Astronomers use spectra to categorize stars. Starting at the hottest and most massive, the star classes are O, B, A, F, G (like our Sun), K, M. Sounds like cosmic alphabet soup! But the letters aren’t just random – they largely stem from the work of two famous female astronomers.

Williamina Fleming, who worked as one of the famous “human computers” at the Harvard College Observatory starting in 1879, came up with a way to classify stars into 17 different types (categorized alphabetically A-Q) based on how strong the dark lines in their spectra were. She eventually classified more than 10,000 stars and discovered hundreds of cosmic objects!

That was back before they knew what caused the dark lines in spectra. Soon astronomers discovered that they’re linked to a star’s temperature. Using this newfound knowledge, Annie Jump Cannon – one of Fleming’s protégés – rearranged and simplified stellar classification to include just seven categories (O, B, A, F, G, K, M), ordered from highest to lowest temperature. She also classified more than 350,000 stars!

Type O stars are both the hottest and most massive in the new classification system. These giants can be a thousand times bigger than the Sun! Their lifespans are also around 1,000 times shorter than our Sun’s. They burn through their fuel so fast that they only live for around 10 million years. That’s part of the reason they only make up a tiny fraction of all the stars in the galaxy – they don’t stick around for very long.

As we move down the list from O to M, stars become progressively smaller, cooler, redder, and more common. Their habitable zones also shrink because the stars aren’t putting out as much energy. The plus side is that the tiniest stars can live for a reallylong time – around 100 billion years – because they burn through their fuel so slowly.

Astronomers can also learn about exoplanets – worlds that orbit other stars – by studying starlight. When a planet crosses in front of its host star, different kinds of molecules in the planet’s atmosphere absorb certain wavelengths of light.

By spreading the star’s light into a spectrum, astronomers can see which wavelengths have been absorbed to determine the exoplanet atmosphere’s chemical makeup. Our James Webb Space Telescope will use this method to try to find and study atmospheres around Earth-sized exoplanets – something that has never been done before.

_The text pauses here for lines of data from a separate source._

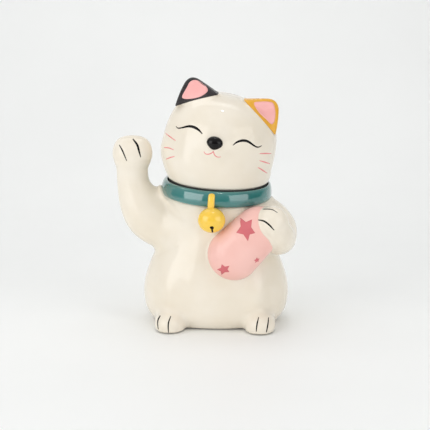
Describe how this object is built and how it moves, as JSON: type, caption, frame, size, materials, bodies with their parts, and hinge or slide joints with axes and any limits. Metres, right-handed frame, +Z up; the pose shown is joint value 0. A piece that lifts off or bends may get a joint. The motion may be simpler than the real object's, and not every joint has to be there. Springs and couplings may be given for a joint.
{
  "type": "beckoning cat jar",
  "caption": "Glazed ceramic beckoning cat with one raised paw, a collar with a bell, a star pouch and a hollow body whose head lifts off as the lid.",
  "frame": {"origin": "centre of the flat underside that the jar stands on", "axes": "+Z up through the jar, -Y to the cat's face and bell, +X to the cat's left, the paw that holds the pouch"},
  "size_m": [0.1794, 0.1369, 0.2425],
  "materials": {
    "cream_glaze": "clear gloss glaze over a cream engobe",
    "teal_glaze": "gloss teal glaze",
    "yellow_glaze": "gloss yellow glaze",
    "pink_glaze": "gloss pink glaze with darker painted stars",
    "black_glaze": "gloss charcoal glaze with a pink inner face",
    "orange_glaze": "gloss ochre glaze with a pink inner face",
    "nose_glaze": "high gloss black glaze",
    "seal_rubber": "satin dark silicone"
  },
  "bodies": {
    "jar": {"jar_body": "cream_glaze", "raised_arm": "cream_glaze", "holding_arm": "cream_glaze", "right_foot": "cream_glaze", "left_foot": "cream_glaze", "tail": "cream_glaze", "collar": "teal_glaze", "bell": "yellow_glaze", "bell_strap": "yellow_glaze", "pouch": "pink_glaze"},
    "seal": {"lid_seal": "seal_rubber"},
    "head": {"head_lid": "cream_glaze", "right_ear": "black_glaze", "left_ear": "orange_glaze", "nose": "nose_glaze"}
  },
  "joints": [
    {"name": "lid_lift", "type": "slide", "parent": "jar", "child": "seal", "axis": [0.0523, -0.0784, 0.9956], "range_m": [0, 0.12]},
    {"name": "head_turn", "type": "hinge", "parent": "seal", "child": "head", "pos_m": [0.002, 0, 0.1415], "axis": [0.0523, -0.0784, 0.9956], "continuous": true}
  ]
}
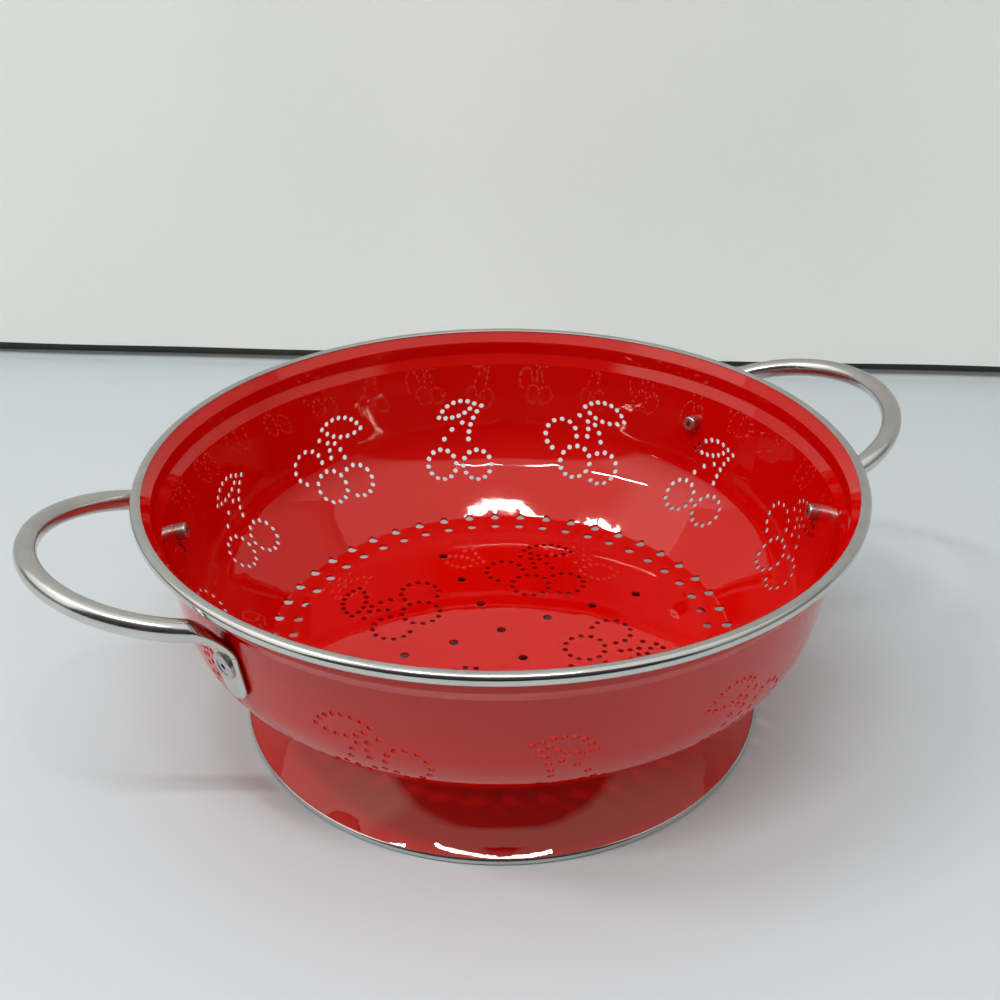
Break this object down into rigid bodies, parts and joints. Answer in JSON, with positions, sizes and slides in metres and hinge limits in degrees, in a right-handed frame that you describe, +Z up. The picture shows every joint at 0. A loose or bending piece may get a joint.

Our upcoming Nancy Grace Roman Space Telescope will study the spectra from entire galaxies to build a 3D map of the cosmos. As light travels through our expanding universe, it stretches and its spectral lines shift toward longer, redder wavelengths. The longer light travels before reaching us, the redder it becomes. Roman will be able to see so far back that we could glimpse some of the first stars and galaxies that ever formed.